◆ DATASET RECORDS

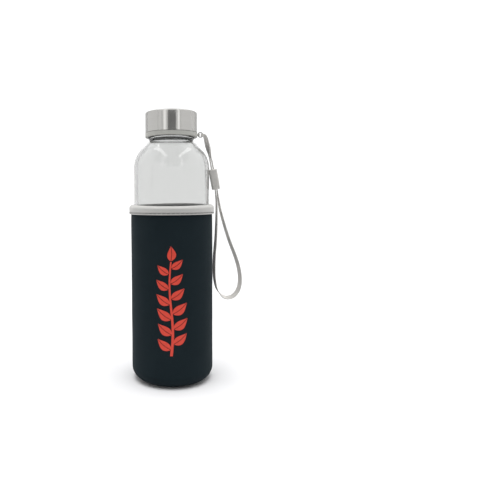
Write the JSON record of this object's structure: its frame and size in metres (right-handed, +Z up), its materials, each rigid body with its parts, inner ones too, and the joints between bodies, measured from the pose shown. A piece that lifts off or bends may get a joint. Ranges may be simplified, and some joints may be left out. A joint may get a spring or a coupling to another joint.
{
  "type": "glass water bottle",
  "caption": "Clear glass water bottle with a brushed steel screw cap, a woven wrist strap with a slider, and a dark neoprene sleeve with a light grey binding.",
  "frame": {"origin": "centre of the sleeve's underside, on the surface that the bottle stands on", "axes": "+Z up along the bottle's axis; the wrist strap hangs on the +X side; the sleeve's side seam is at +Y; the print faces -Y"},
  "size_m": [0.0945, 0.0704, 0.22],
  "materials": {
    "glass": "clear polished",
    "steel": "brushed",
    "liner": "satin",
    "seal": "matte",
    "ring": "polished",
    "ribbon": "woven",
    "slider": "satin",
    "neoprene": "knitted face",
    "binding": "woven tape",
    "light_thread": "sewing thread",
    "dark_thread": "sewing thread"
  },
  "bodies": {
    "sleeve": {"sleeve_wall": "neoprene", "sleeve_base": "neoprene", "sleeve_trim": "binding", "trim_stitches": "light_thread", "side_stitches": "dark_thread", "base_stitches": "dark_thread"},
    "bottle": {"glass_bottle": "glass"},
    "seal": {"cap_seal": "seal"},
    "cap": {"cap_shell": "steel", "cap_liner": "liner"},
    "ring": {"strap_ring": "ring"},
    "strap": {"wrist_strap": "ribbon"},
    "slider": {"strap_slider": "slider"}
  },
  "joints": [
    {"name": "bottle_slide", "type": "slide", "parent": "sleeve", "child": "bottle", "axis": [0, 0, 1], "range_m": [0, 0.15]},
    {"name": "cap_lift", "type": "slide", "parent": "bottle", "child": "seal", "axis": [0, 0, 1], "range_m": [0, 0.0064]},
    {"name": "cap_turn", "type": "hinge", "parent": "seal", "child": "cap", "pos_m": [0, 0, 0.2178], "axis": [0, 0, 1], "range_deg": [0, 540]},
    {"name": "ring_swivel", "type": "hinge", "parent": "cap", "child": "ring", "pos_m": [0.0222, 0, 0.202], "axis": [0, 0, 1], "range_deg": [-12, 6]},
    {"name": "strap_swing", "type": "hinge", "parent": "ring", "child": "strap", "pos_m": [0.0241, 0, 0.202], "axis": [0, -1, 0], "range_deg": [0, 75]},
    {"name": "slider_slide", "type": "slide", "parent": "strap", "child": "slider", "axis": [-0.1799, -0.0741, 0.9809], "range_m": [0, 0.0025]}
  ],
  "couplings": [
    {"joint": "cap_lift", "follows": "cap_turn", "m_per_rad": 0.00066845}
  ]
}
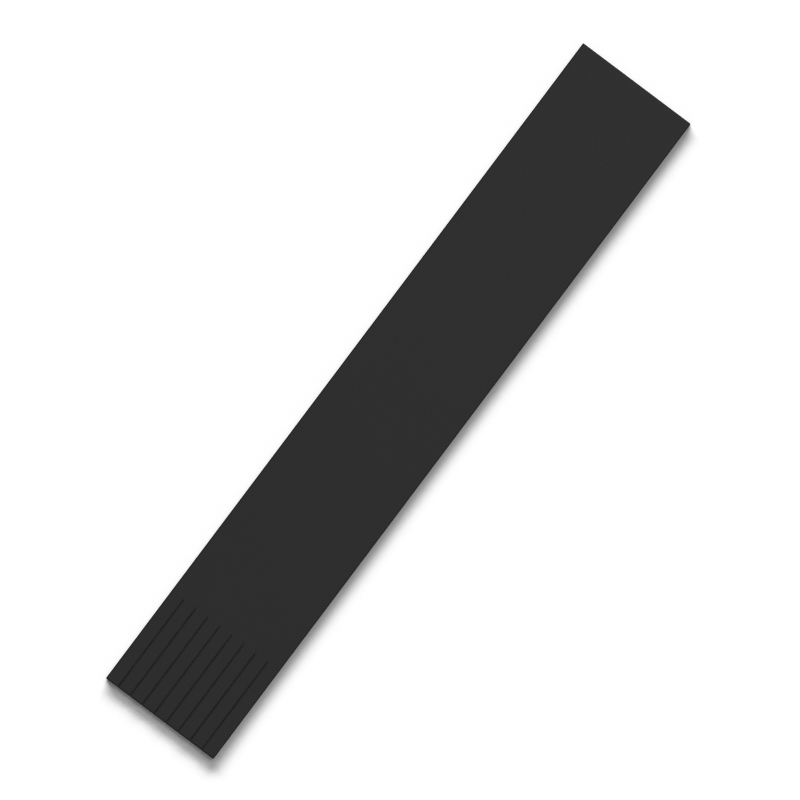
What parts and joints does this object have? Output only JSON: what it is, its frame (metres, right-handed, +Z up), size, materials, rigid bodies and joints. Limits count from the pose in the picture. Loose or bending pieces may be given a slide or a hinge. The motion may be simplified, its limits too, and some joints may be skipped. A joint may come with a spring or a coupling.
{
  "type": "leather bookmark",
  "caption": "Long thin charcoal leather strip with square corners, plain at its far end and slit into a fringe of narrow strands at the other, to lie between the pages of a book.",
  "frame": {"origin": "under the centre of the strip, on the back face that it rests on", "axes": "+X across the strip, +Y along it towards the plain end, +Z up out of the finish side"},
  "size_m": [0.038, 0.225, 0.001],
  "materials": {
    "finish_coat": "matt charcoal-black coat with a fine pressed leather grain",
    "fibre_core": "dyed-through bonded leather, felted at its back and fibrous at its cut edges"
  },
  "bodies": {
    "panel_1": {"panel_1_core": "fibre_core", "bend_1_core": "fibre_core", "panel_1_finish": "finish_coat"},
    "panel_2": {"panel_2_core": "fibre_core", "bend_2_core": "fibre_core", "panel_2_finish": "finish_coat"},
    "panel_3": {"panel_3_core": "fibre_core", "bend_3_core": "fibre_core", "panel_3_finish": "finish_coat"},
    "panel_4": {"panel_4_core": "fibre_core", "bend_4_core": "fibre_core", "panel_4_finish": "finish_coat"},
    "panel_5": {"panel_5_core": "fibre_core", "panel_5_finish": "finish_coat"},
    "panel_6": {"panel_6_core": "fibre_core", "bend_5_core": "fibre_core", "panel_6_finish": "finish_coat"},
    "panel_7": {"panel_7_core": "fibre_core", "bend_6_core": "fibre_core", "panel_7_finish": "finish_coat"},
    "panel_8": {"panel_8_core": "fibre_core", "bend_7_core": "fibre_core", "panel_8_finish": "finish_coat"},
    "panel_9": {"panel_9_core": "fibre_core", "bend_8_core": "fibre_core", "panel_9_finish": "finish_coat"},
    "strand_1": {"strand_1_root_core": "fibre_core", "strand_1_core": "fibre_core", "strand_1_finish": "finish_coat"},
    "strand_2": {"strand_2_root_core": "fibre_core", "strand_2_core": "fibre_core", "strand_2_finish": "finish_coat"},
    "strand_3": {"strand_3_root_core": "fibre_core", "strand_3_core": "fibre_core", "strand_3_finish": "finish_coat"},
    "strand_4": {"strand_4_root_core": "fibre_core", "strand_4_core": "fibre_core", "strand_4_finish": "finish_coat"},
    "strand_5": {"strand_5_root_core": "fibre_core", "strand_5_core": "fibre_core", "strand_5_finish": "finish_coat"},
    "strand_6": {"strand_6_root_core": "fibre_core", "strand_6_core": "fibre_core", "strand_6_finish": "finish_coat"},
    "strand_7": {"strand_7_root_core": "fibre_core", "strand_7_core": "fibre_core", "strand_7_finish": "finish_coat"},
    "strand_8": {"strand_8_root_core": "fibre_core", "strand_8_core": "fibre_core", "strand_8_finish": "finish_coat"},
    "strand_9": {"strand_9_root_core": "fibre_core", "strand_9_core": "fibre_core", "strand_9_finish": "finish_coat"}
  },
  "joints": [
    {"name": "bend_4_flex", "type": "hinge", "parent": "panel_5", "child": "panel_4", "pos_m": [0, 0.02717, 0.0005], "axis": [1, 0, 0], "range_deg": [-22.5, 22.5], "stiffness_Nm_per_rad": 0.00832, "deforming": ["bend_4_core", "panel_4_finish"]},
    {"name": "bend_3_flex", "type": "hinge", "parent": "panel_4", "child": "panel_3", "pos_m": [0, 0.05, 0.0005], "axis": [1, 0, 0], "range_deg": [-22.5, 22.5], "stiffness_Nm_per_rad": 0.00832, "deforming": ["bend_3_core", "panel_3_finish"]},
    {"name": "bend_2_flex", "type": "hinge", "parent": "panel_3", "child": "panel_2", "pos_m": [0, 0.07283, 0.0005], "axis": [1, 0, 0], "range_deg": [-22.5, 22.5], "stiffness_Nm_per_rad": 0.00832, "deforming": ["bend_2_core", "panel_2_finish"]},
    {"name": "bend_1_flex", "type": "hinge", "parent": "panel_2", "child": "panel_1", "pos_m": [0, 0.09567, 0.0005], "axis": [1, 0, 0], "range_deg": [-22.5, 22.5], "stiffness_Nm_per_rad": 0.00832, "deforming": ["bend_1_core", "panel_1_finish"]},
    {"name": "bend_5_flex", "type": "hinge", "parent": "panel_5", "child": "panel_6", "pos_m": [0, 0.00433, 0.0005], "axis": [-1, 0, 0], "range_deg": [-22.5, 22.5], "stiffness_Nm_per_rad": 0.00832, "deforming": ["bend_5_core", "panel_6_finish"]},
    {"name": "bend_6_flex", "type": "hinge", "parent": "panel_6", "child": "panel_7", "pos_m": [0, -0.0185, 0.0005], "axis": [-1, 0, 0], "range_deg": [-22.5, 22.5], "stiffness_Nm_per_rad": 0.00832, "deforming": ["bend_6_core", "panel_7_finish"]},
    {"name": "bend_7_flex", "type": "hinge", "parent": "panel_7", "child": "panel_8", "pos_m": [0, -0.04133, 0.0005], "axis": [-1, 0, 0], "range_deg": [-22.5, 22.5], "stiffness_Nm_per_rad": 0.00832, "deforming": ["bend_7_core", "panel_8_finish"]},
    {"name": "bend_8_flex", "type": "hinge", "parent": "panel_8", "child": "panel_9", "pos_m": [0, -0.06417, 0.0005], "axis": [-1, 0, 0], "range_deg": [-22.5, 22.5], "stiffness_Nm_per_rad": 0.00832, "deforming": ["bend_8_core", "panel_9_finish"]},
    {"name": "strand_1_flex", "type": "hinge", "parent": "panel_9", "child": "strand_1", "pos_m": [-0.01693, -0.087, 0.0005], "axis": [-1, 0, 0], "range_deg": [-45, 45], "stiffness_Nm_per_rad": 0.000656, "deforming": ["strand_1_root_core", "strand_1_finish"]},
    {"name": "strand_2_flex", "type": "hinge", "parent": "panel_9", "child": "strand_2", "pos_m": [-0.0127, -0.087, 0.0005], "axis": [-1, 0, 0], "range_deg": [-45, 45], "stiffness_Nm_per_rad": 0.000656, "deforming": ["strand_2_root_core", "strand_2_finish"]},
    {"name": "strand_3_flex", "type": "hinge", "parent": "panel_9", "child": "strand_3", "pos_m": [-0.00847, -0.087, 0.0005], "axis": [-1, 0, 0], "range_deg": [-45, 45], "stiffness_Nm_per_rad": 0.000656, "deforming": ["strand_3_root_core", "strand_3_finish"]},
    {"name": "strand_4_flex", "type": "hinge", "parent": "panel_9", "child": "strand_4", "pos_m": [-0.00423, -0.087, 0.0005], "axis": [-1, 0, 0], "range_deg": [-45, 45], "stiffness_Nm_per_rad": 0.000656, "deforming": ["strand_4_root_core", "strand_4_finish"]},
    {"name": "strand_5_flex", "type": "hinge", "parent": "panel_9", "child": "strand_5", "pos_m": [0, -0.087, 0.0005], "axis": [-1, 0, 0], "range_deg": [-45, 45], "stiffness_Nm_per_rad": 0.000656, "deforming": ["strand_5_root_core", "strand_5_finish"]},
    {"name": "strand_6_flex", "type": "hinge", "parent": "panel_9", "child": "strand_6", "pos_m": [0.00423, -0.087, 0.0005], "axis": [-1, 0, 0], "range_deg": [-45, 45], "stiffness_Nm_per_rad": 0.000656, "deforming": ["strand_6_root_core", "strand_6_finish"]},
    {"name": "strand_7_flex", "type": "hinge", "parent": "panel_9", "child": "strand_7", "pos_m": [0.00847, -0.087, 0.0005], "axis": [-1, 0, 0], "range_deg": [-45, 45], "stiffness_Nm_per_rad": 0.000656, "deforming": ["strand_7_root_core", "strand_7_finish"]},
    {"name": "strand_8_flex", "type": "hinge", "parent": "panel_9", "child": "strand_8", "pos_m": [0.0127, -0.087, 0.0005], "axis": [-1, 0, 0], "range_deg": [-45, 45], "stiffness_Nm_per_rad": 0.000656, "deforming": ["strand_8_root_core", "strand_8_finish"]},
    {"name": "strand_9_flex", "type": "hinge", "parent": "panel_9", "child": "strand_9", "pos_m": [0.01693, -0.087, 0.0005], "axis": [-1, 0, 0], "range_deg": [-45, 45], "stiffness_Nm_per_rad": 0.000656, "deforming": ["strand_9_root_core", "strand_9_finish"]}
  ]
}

◆ WHAT IS REQUIRED
Go through the records and copy each line with "that" in it.

◆ EXERCISE ANSWER
Write the JSON record of this object's structure: its frame and size in metres (right-handed, +Z up), its materials, each rigid body with its parts, inner ones too, and the joints between bodies, measured from the pose shown. A piece that lifts off or bends may get a joint. Ranges may be simplified, and some joints may be left out. A joint may get a spring or a coupling to another joint.
  "frame": {"origin": "centre of the sleeve's underside, on the surface that the bottle stands on", "axes": "+Z up along the bottle's axis; the wrist strap hangs on the +X side; the sleeve's side seam is at +Y; the print faces -Y"},
  "frame": {"origin": "under the centre of the strip, on the back face that it rests on", "axes": "+X across the strip, +Y along it towards the plain end, +Z up out of the finish side"},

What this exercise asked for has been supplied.